6 Question: Dites-moi, faites-vous partie du projet appelé "Sociétés

7 associées"?

8 Réponse: Je ne sais pas de quoi vous parlez.

9 Question: Pour autant que je le sache, il s'agit d'une organisation non

10 gouvernementale créée à la mi-1999 qui a été présentée à l'opinion

11 publique hongroise, à l'époque. J'ai ici sous les yeux une liste et, pour

12 autant que je puisse le constater, vous êtes le seul journaliste

13 yougoslave dont le nom figure sur cette liste de cette organisation non

14 gouvernementale intitulée, dénommée "Migrations 1999", donc le seul à

15 participer à ce projet créé par cette association.

16 Etes-vous au courant de cela?

17 Réponse: Très franchement, je ne me souviens pas que j'aie eu quelque

18 activité politique que ce soit en Hongrie, bien que j'y aie passé quelque

19 temps. C'est la première fois que j'entends parler de cette association.

20 Question: Est-ce que vous accepteriez de jeter un coup d'œil à cette liste

21 des médias et des personnes dont il est dit qu'elles participaient à ce

22 projet?

23 (Intervention de l'huissier.)

24 Voilà, Monsieur l'Huissier, je vous remets ce document et j'aimerais qu'il

25 soit placé sur le rétroprojecteur.

Page 11491

1 Monsieur Anastasijevic, vous pouvez jeter un coup d'œil et, ensuite,

2 répondre à ma question.

3 Je vous en prie, avant que l'on ne place le document sur le

4 rétroprojecteur, vous pouvez y jeter un coup d'œil; cela vous facilitera

5 la tâche. C'est peut-être également un faux.

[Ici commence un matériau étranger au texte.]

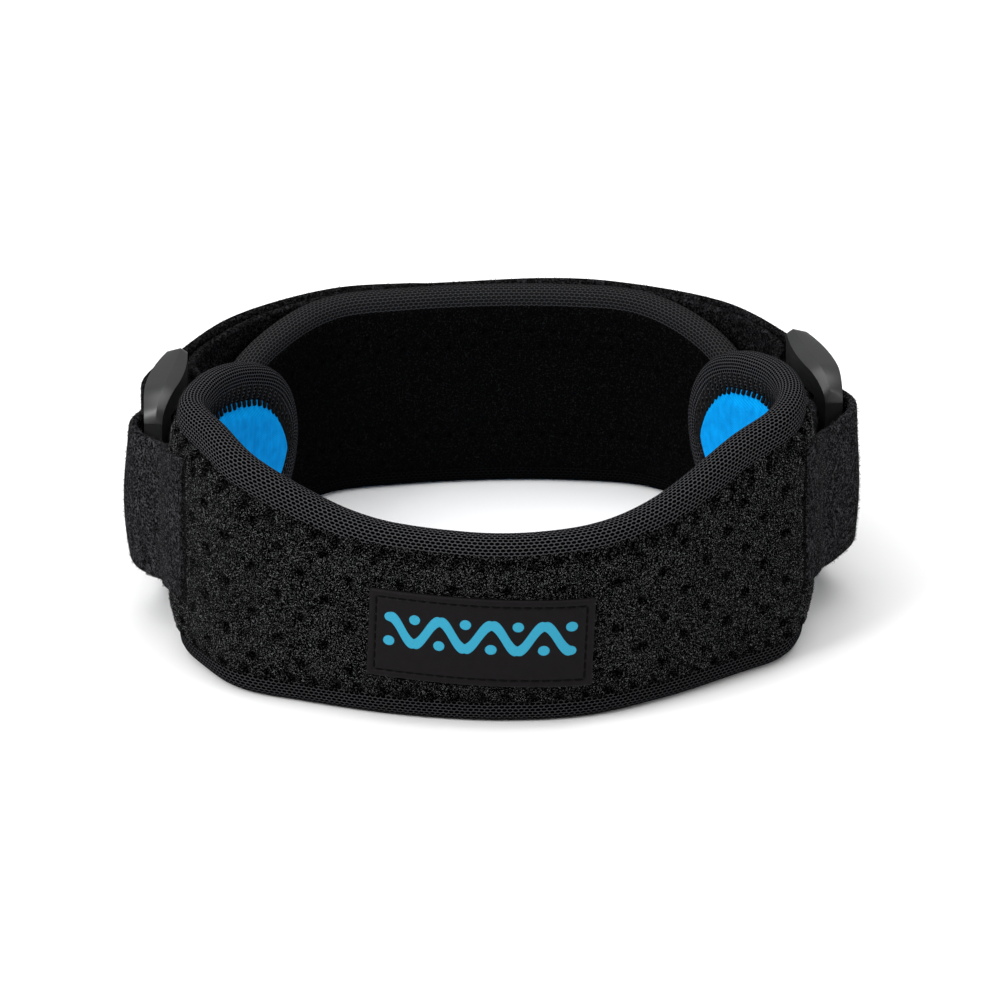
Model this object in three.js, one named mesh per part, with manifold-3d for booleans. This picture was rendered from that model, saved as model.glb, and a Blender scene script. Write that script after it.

6 Réponse: Je ne reconnais toujours pas le nom de cette organisation.

7 Question: Eh bien, regardez de plus près. On trouve sur cette liste de

8 médias et de journalistes votre nom, entre autres, et ces médias sont

9 présentés comme participant à ce projet. Vous avez trouvé votre nom?

10 Réponse: Oui.

11 Question: Comment se fait-il qu'il soit là?

12 Réponse: Je n'ai pas d'explication à cela, mais je reconnais sur cette

13 liste le nom de Andrew Purvis, qui était le chef du bureau de "Time" pour

14 l'Europe de l'Est; M. Purvis était donc mon chef direct. Par ailleurs, je

15 sais que pour un magazine comme "Time", il serait tout à fait incroyable

16 de participer par le biais de ses permanents, tel M. Purvis, à des actions

17 de ce genre. Donc la seule chose que je peux faire, c'est émettre des

18 suppositions et je suppose qu'à l'époque, il y avait peut-être des gens

19 qui s'efforçaient de regrouper de l'argent pour mener à bien certains

20 projets et que ces personnes ont mis mon nom et celui de M. Purvis sur la

21 liste pour peut-être impressionner des sponsors. Mais, très fermement, je

22 dis que je n'ai jamais entendu parler d'une telle organisation.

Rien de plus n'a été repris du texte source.